[Rows from an object dataset]
____________

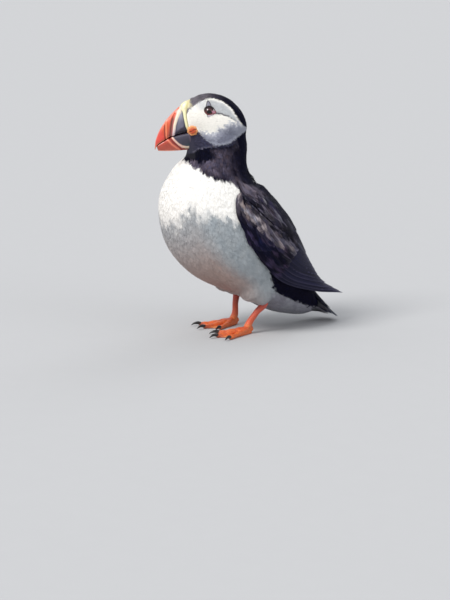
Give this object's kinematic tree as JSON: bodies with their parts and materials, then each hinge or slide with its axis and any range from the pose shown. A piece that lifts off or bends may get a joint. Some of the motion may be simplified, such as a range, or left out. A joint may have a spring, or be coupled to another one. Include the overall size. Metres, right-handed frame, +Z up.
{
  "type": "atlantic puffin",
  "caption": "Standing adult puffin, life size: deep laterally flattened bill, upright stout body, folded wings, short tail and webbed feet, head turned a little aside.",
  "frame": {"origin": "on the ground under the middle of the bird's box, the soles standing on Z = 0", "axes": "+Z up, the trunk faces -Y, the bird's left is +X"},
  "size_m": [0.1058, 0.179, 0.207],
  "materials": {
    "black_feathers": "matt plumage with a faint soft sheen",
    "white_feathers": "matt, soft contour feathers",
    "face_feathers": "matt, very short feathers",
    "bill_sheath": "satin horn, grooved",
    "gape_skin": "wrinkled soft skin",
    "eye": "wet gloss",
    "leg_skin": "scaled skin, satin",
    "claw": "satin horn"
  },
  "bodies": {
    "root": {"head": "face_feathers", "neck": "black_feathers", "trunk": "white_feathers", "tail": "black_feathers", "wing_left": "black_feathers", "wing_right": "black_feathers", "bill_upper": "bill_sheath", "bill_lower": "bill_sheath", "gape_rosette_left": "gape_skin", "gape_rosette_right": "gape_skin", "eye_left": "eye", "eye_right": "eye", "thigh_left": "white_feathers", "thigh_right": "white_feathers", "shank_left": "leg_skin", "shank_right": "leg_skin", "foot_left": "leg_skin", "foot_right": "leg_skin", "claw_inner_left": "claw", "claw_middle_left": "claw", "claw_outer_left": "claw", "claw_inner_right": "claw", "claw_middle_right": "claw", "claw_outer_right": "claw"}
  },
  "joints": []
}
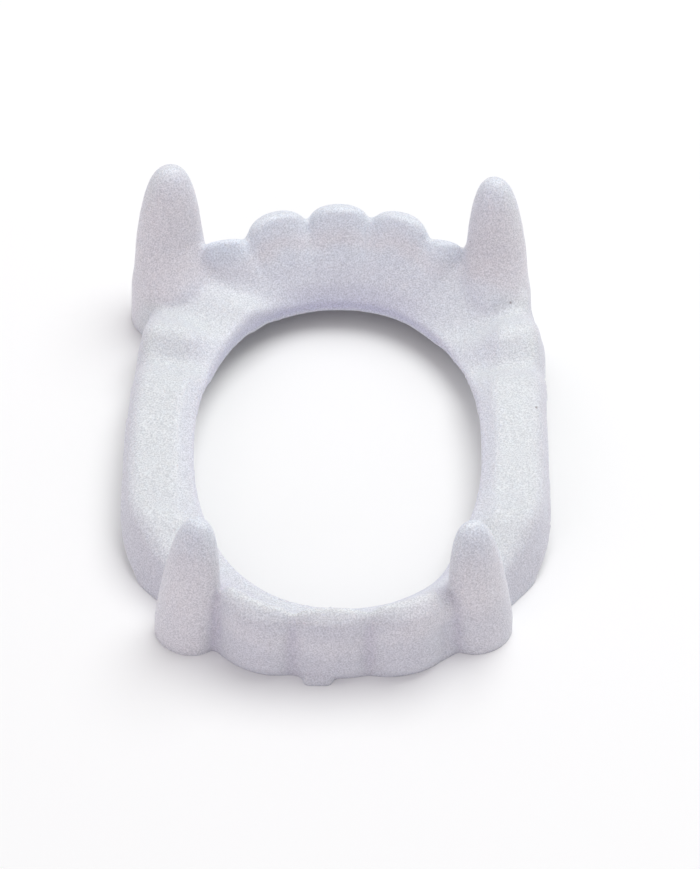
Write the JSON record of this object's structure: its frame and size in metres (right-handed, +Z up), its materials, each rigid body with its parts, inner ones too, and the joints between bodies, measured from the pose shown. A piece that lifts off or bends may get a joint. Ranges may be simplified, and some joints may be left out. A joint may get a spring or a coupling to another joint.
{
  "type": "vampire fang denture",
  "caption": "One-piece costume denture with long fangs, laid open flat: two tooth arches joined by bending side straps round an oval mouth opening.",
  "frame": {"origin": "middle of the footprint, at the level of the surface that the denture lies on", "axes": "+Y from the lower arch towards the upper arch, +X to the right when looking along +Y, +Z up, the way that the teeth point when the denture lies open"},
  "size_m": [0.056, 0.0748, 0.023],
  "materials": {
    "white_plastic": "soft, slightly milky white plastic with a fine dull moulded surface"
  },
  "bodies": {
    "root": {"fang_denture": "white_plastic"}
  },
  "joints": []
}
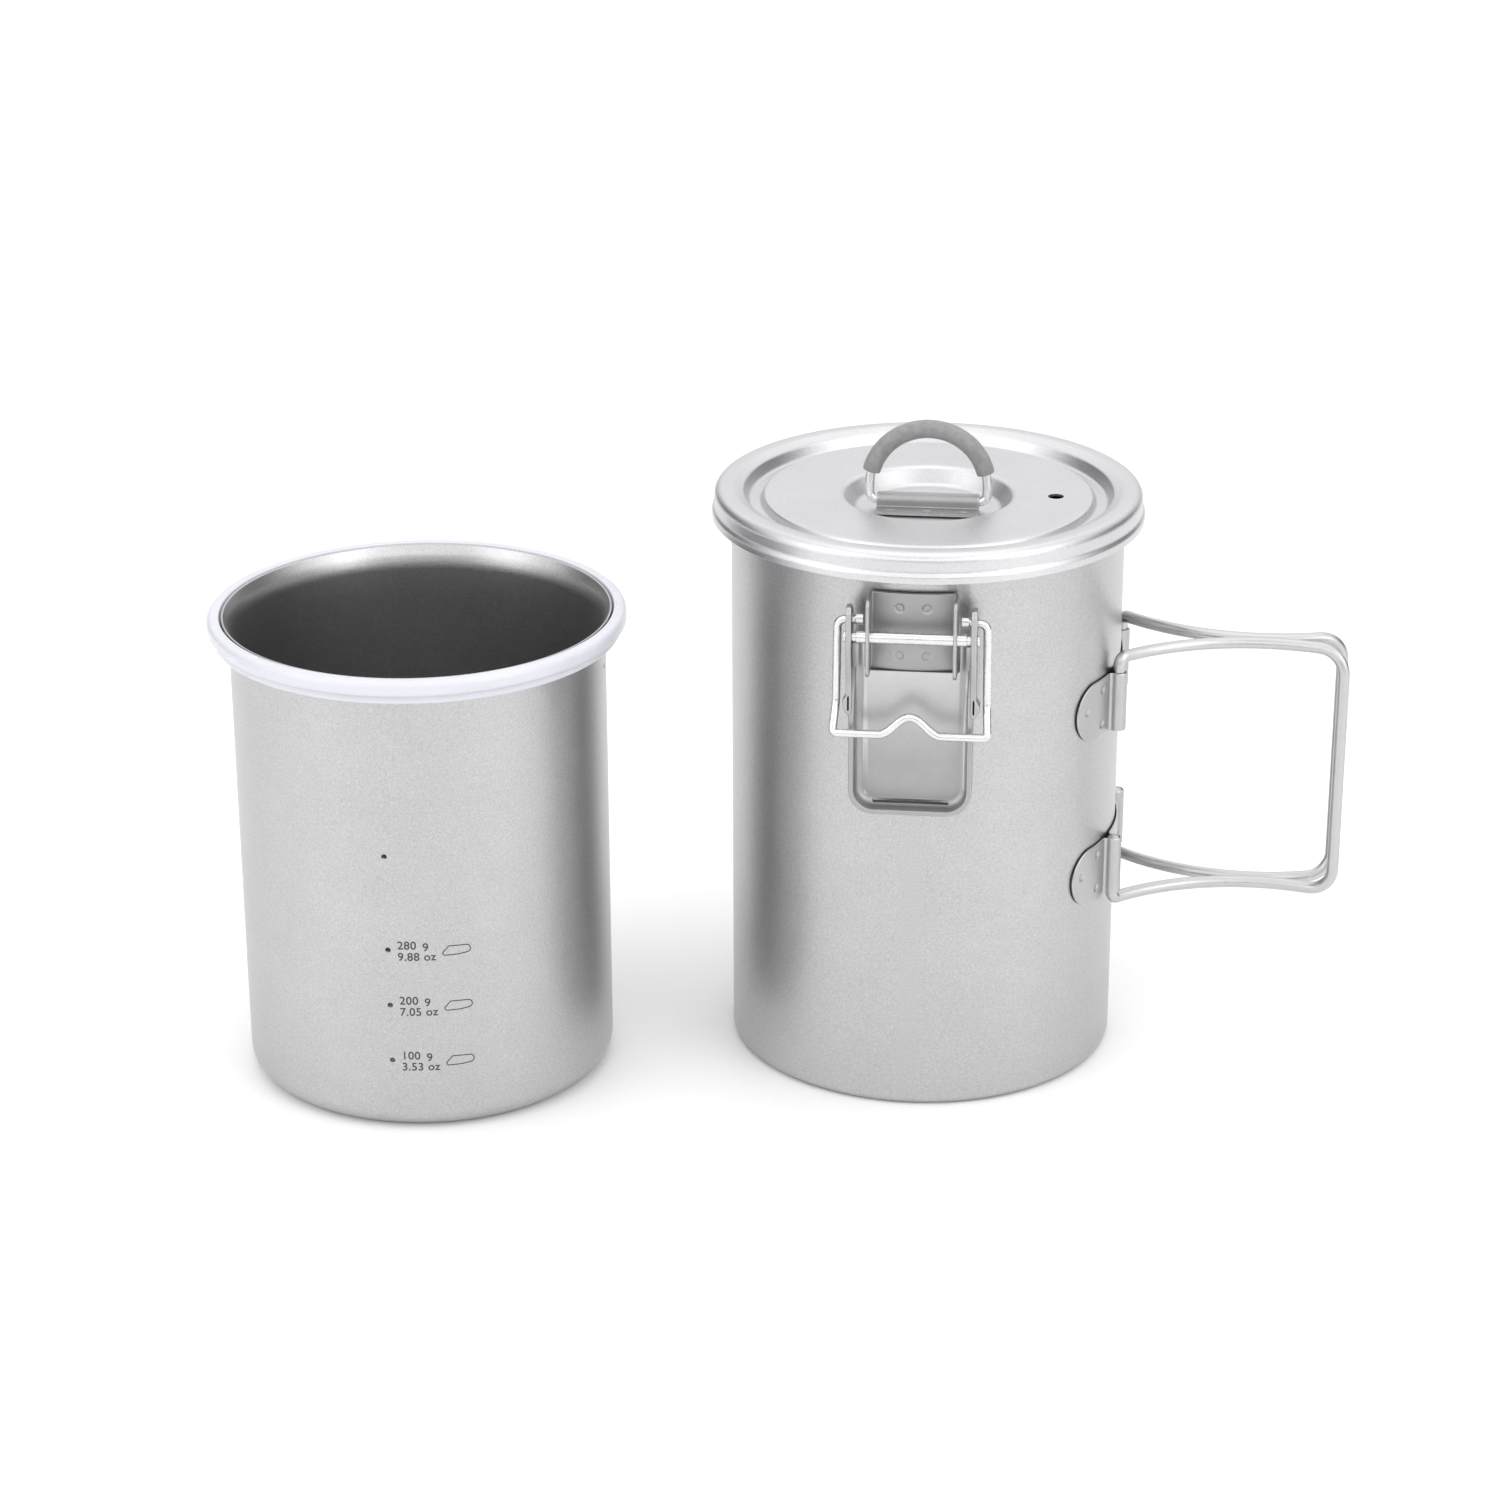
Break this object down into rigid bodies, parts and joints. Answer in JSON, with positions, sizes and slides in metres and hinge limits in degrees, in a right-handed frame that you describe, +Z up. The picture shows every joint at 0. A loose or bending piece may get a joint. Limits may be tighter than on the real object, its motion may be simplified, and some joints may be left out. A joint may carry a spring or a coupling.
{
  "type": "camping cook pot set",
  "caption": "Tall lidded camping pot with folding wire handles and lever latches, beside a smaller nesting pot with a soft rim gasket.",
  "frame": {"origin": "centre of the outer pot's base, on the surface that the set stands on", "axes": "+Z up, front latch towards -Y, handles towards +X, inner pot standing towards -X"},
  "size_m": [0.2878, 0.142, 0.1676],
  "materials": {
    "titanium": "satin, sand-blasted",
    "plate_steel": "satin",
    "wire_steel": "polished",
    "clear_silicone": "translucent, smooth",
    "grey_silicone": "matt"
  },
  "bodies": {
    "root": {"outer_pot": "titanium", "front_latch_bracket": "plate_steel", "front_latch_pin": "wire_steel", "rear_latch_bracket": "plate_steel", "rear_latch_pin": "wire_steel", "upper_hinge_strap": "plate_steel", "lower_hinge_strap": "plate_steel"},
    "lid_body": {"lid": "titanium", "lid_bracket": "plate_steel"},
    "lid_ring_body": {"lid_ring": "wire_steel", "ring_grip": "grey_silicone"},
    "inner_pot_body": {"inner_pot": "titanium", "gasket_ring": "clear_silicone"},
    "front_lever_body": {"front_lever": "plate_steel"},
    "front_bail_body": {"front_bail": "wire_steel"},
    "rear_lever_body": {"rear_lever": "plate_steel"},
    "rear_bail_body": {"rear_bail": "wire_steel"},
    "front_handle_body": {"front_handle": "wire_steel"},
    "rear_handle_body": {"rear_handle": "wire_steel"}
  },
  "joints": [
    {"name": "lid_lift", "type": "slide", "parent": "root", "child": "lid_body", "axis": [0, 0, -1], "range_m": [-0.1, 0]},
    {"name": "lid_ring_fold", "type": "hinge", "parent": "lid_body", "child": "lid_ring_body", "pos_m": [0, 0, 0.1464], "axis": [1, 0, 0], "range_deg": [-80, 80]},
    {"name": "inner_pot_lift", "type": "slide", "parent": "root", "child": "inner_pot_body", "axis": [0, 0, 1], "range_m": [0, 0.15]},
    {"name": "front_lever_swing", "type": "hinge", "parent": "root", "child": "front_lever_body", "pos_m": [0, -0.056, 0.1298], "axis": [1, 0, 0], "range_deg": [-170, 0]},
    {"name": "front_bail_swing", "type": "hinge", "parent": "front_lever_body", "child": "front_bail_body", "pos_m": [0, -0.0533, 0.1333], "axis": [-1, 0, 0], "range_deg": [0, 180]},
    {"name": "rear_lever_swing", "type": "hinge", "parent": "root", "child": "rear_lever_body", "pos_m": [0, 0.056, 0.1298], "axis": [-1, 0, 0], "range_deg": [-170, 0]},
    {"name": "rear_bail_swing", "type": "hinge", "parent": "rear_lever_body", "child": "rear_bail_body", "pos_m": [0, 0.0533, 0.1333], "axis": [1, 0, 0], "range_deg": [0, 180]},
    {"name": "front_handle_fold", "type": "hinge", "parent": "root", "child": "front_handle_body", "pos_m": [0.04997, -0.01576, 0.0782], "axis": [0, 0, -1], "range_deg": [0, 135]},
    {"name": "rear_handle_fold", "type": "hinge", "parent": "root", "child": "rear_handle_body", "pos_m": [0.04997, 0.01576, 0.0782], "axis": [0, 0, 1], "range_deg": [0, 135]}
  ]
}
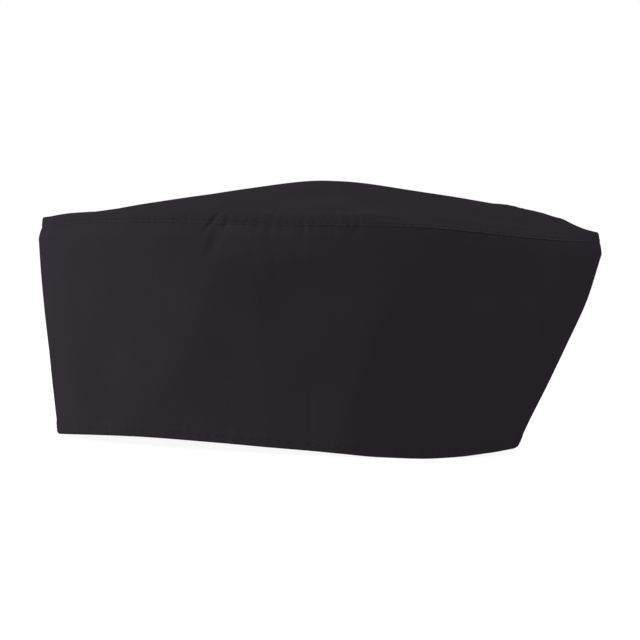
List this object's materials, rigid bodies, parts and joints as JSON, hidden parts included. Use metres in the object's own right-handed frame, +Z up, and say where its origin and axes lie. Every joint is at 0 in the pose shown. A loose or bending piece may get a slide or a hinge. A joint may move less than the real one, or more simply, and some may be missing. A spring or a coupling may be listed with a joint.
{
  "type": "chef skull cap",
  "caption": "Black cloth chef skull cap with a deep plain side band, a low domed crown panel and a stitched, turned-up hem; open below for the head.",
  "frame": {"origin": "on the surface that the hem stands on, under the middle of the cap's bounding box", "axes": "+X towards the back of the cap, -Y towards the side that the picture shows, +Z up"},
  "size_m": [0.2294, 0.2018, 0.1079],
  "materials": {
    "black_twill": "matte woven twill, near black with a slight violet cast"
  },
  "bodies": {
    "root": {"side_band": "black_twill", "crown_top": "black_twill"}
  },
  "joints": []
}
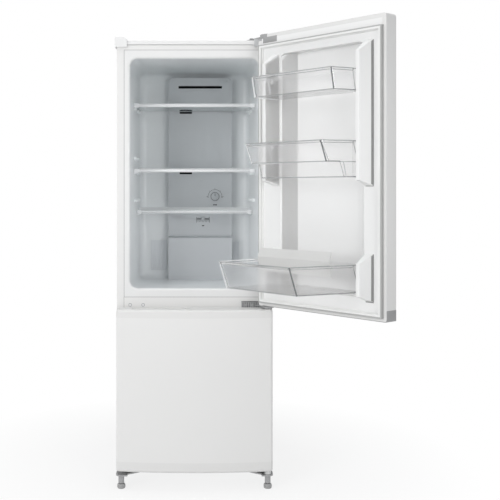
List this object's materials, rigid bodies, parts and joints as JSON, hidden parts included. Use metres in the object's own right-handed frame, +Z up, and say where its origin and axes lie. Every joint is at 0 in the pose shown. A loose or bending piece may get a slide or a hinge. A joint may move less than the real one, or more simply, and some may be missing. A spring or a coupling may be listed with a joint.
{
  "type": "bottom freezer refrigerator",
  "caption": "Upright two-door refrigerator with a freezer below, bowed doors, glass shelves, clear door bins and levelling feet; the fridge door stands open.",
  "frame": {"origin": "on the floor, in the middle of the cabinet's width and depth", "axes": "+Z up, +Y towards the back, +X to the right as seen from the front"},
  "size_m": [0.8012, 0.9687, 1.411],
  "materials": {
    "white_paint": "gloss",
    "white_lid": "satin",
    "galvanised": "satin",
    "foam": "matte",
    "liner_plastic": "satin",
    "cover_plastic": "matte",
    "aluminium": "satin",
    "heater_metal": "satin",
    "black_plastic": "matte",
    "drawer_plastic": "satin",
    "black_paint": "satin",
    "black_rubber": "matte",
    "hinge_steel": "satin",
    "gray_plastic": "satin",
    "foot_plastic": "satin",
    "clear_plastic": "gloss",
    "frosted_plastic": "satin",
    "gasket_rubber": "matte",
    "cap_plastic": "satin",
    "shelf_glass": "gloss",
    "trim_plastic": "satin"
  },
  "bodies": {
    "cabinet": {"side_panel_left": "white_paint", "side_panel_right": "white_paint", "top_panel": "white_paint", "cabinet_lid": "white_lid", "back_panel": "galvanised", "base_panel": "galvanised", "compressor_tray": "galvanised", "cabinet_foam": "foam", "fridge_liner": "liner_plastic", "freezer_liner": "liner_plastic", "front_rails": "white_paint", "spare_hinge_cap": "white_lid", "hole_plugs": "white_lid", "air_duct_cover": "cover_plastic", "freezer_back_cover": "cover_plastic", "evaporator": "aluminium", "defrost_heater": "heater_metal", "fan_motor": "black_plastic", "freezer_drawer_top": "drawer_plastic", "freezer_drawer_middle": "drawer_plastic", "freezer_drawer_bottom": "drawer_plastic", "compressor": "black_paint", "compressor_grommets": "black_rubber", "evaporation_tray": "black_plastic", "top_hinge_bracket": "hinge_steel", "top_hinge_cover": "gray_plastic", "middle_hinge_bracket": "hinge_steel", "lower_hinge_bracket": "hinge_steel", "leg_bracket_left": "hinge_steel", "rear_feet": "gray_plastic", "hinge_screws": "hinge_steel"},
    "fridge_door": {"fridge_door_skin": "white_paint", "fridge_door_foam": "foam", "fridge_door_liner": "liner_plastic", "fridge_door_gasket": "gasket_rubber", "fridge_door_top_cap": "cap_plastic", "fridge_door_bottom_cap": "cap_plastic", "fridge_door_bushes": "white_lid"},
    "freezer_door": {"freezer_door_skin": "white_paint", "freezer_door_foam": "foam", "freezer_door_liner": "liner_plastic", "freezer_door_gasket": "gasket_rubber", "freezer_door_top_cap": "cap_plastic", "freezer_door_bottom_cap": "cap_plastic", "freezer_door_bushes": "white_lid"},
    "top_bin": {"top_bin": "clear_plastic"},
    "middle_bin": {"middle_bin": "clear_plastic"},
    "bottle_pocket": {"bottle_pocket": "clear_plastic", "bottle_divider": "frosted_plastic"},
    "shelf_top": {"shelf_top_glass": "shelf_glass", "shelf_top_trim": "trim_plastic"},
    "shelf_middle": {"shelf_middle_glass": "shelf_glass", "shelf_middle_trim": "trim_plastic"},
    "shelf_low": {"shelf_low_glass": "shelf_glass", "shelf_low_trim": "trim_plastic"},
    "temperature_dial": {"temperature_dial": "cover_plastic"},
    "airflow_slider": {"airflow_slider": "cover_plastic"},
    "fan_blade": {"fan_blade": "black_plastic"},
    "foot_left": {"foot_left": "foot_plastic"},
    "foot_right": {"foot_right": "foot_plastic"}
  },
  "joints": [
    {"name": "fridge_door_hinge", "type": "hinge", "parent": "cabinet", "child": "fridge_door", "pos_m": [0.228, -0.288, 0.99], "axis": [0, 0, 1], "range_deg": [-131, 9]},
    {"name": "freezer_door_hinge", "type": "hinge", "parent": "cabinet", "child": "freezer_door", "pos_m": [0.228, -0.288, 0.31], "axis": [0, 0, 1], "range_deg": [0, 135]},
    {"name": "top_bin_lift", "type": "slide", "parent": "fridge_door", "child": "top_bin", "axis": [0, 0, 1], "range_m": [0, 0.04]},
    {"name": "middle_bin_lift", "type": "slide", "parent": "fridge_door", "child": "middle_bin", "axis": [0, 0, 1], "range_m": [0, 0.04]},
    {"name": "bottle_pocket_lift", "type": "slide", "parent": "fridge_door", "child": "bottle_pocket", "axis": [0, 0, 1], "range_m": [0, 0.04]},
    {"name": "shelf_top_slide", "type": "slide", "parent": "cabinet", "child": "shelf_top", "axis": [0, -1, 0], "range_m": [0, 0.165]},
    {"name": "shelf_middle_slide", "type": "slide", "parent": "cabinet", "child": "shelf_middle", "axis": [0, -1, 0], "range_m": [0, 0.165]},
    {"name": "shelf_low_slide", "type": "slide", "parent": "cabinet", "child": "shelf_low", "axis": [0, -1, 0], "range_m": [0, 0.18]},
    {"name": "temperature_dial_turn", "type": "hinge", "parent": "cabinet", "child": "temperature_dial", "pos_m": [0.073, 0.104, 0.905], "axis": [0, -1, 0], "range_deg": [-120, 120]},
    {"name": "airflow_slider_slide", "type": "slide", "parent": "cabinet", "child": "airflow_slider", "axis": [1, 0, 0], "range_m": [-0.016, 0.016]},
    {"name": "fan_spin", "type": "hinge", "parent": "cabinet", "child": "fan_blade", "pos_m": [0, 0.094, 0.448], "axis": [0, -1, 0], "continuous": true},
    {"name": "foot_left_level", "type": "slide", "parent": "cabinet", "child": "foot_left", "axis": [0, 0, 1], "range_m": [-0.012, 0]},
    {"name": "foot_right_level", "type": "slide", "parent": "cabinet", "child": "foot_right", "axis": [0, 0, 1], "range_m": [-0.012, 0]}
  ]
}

____________

Look for the word "shows" in every line of the listing and copy the lines that have it.

[Response]
Break this object down into rigid bodies, parts and joints. Answer in JSON, with positions, sizes and slides in metres and hinge limits in degrees, in a right-handed frame that you describe, +Z up. The picture shows every joint at 0. A loose or bending piece may get a joint. Limits may be tighter than on the real object, its motion may be simplified, and some joints may be left out. A joint may carry a spring or a coupling.
  "frame": {"origin": "on the surface that the hem stands on, under the middle of the cap's bounding box", "axes": "+X towards the back of the cap, -Y towards the side that the picture shows, +Z up"},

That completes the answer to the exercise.